Quand ils furent arrivés au milieu de la seconde cour, le viceroi avec tous les mandarins qui l’accompagnaient, s’étant mis à genoux vis-à-vis de la grande salle au bas du grand escalier, se tourna vers eux, et demanda en cérémonie au nom de la compagnie, des nouvelles de la santé de l’empereur[1], sur quoi Tong lao ye les ayant satisfait, le viceroi et les mandarins se levèrent.

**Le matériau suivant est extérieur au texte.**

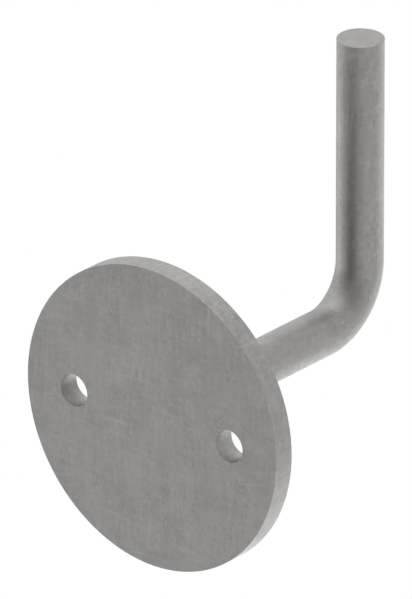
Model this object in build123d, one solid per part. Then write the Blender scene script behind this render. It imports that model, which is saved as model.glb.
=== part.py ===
"""Handrail bracket: a round wall plate, and a bent round bar welded to the middle of its face.

The bar leaves the plate square to the wall, turns upwards in one bend and ends in a plain sawn
face, where the handrail or its saddle is fixed. Two screws through the plate hold it to the wall.

Frame, in millimetres: +Z is up and X runs along the wall. The plane Y = 0 is the wall's surface
and the room is on the -Y side. The origin is the centre of the plate's wall face, where the
centre line of the bar's level leg meets the wall.
"""

import os

from build123d import *

# Wall plate: a disc cut from flat steel, with its sharp edges taken off
plate_diameter = 80.0
plate_thickness = 6.0
plate_edge_break = 0.2

# Screw holes: drilled through the plate, level with each other, one on each side of the bar
screw_hole_diameter = 8.5
screw_hole_spacing = 50.0
screw_hole_edge_break = 0.2

# Support bar: one length of round steel, sawn square at both ends and bent cold
bar_diameter = 12.0
bar_projection = 80.0  # from the wall to the centre line of the upright leg
bar_rise = 75.0  # from the centre line of the level leg to the top end
bend_radius = 15.0  # of the bar's centre line
bar_edge_break = 0.2

# Weld: one fillet bead all round the bar, where it stands on the plate
weld_leg = 4.0  # the bead's reach along the plate and along the bar
weld_crown = 0.4  # how far the bead's face bulges above the straight line between its toes

room_face_y = -plate_thickness  # the plate's room face, which carries the bar and the weld
bar_radius = bar_diameter / 2


def make_wall_plate():
    """The disc: one round blank, two holes through it, and every rim edge broken."""
    blank = extrude(Plane.XZ * Circle(plate_diameter / 2), plate_thickness)
    hole = extrude(Plane.XZ * Circle(screw_hole_diameter / 2), plate_thickness)
    plate = blank - [Pos(X=side * screw_hole_spacing / 2) * hole for side in (-1, 1)]
    rims = plate.edges().filter_by(GeomType.CIRCLE)
    outer_rims = rims.filter_by(lambda rim: rim.radius > screw_hole_diameter)
    plate = chamfer(outer_rims, plate_edge_break)
    hole_rims = plate.edges().filter_by(GeomType.CIRCLE).filter_by(
        lambda rim: rim.radius < screw_hole_diameter
    )
    return chamfer(hole_rims, screw_hole_edge_break)


def make_support_bar():
    """The bent bar: a circle swept along two straight legs joined by one tangent arc."""
    seat = (0, room_face_y, 0)
    corner = (0, -bar_projection, 0)
    top = (0, -bar_projection, bar_rise)
    centre_line = FilletPolyline(seat, corner, top, radius=bend_radius)
    section = Plane(origin=seat, z_dir=(0, -1, 0)) * Circle(bar_radius)
    bar = sweep(section, path=centre_line)
    top_rim = bar.faces().sort_by(Axis.Z)[-1].edges()
    return chamfer(top_rim, bar_edge_break)


def make_weld_bead():
    """The bead: a right-angled corner fillet with a bulging face, turned round the bar's axis."""
    bar_toe = (bar_radius, room_face_y - weld_leg)
    root = (bar_radius, room_face_y)
    plate_toe = (bar_radius + weld_leg, room_face_y)
    legs = Polyline(bar_toe, root, plate_toe)
    face = SagittaArc(plate_toe, bar_toe, weld_crown)
    return revolve(make_face([legs, face]), Axis.Y)


os.makedirs("parts", exist_ok=True)
nodes = {
    "wall_plate": make_wall_plate(),
    "support_bar": make_support_bar(),
    "weld_bead": make_weld_bead(),
}
for name, solid in nodes.items():
    export_step(solid, f"parts/{name}.step")
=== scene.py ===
import math

import bpy
import numpy as np
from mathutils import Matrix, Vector


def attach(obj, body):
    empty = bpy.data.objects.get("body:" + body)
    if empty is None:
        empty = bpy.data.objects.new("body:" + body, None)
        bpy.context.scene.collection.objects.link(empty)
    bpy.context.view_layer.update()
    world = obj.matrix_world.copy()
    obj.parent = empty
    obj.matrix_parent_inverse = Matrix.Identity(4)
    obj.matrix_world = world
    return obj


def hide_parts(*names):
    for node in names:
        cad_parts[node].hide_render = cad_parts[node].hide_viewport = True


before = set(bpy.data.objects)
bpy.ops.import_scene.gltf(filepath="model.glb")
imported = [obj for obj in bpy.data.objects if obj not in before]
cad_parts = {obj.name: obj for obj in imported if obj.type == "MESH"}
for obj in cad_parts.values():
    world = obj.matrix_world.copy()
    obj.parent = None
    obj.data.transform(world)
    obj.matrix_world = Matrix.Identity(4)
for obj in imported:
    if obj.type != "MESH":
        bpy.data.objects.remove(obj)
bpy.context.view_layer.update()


# Wall plate: an 80 mm disc cut from 6 mm hot-rolled flat steel and drilled for its two screws.
# Its sharp edges are broken with a file, and it is pickled to bare grey metal and left unpainted.
# Its own mesh stands here for the solid, whose few facets would show in the drilled walls.
plate_radius = 0.040
plate_thickness = 0.006
plate_edge_break = 0.00006
screw_hole_radius = 0.00425
screw_hole_offset = 0.025
screw_hole_edge_break = 0.0001
past_screw_holes = 0.035  # from the plate's axis to between the screw holes and the rim
bead_reach = 0.004  # of the weld bead, along the plate and along the bar
bead_toe = 0.010  # from the plate's axis to the bead's edge
far_side_tint = 0.05  # further than any heat tint, so the wall face has none
plate_grey = (0.2424, 0.2383, 0.2308)
plate_roughness = 0.47
cut_roughness = 0.54
# Painted light: the cut rim and the drilled walls are given this much lighter a colour, in place of
# light on them.
cut_face_painted_light = 0.06
# Painted light: the drilled walls are made lighter again by this much, against the shade inside the
# screw holes.
drilled_wall_painted_light = 0.14
wear_roughness = 0.06
relief_strength = 0.3
relief_depth = 0.00006


def surface_mesh(name, grids):
    """One mesh from grids of points. Gives it, with the number in the joined grids of each of its
    points.

    Neighbours in a grid are joined by a quad, points that lie in one place become one point, and a
    quad that has shrunk at a pole becomes a triangle.
    """
    points, quads, count = [], [], 0
    for grid in grids:
        rows, columns = grid.shape[:2]
        index = count + np.arange(rows * columns).reshape(rows, columns)
        quads.append(np.stack([index[:-1, :-1], index[:-1, 1:], index[1:, 1:], index[1:, :-1]],
                              axis=-1))
        points.append(grid.reshape(-1, 3))
        count += rows * columns
    points = np.concatenate(points)
    _, kept, merged = np.unique(np.round(points * 1e7).astype(int), axis=0, return_index=True,
                                return_inverse=True)
    quads = merged.reshape(-1)[np.concatenate([quad.reshape(-1, 4) for quad in quads])]
    apart = quads != np.roll(quads, -1, axis=1)
    corners = apart.sum(axis=1)
    triangles = quads[corners == 3][apart[corners == 3]].reshape(-1, 3)
    mesh = bpy.data.meshes.new(name)
    mesh.from_pydata(points[kept], [], quads[corners == 4].tolist() + triangles.tolist())
    mesh.polygons.foreach_set("use_smooth", np.ones(len(mesh.polygons), bool))
    mesh.update()
    return mesh, kept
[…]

On fit entrer les envoyés dans la salle, où l’on avait préparé deux rangs de fauteuils, sur lesquels on s’assit dans l’ordre qu’on y était entré. Aussitôt on leur présenta du thé à la tartare et à la chinoise, qu’on but en cérémonie, c’est-à-dire, que chacun de la compagnie tenant de la main droite la coupe de thé tartare, fit une inclination profonde au viceroi qui faisait ce régal, avant que de boire, et après avoir bu. Pour ce qui est du thé chinois, la coutume est de prendre la tasse des deux mains, et de la porter jusqu’à terre en faisant une inclination profonde, après quoi on boit peu à peu à diverses reprises, tenant la tasse de la main gauche.

Après ce premier régal, le viceroi et le général des armes se levant avec toute la compagnie, présentèrent aux envoyés des tie tsëe ou billets des présents, qu’ils devaient leur faire de provisions pour mettre sur leurs barques ; ensuite ils les convièrent à se mettre à table. Le dîner était préparé au fond de la salle, où il y avait deux rangs de tables qui se répondaient les unes aux autres. Le festin se fit partie à la tartare, partie à la chinoise ; ainsi l’on se dispensa d’une grande partie des cérémonies gênantes, qu’on observe dans les festins chinois. Le festin étant fini, les envoyés se rembarquèrent.

Peu après les grands mandarins leur envoyèrent des billets de visite, et ils vinrent ensuite en personne les uns après les autres. Le tchi fou gouverneur de la ville, accompagné des deux tchi hien ou présidents des deux tribunaux subalternes, imitèrent l’exemple des grands mandarins. Ces visites étaient accompagnées d’autant de tie tsëe ou billets de présents, qu’ils devaient leur faire en provisions et en rafraîchissements.


Présents qu'on reçoit à cette occasion.

Sur la route d’eau, au lieu de tables couvertes de mets, que les mandarins des lieux tiennent prêtes, pour régaler le kin tchai, la coutume est d’envoyer de semblables provisions sur la barque qui l’accompagne. On peut juger de la nature de ces présents par celui que fit le viceroi, dont voici la liste : deux mesures ou boisseaux de riz blanc et fin, deux mesures de farine, un cochon, deux oies, quatre poules, quatre canards, deux paquets d’herbages de mer, deux paquets de nerfs de cerfs[2], deux paquets des entrailles d’un certain poisson de mer, deux paquets de seiche ou de me yu, c’est-à-dire, poisson à l’encre, et deux jarres de vin. Les présents des autres mandarins étaient à peu près les mêmes pour la qualité.

  1. Il n’y a que les officiers de ce rang qui aient droit de s’informer ainsi en cérémonie, de la santé de l’empereur
  2. Ces nerfs décharnés et déficelés, passent à la Chine pour un mets exquis.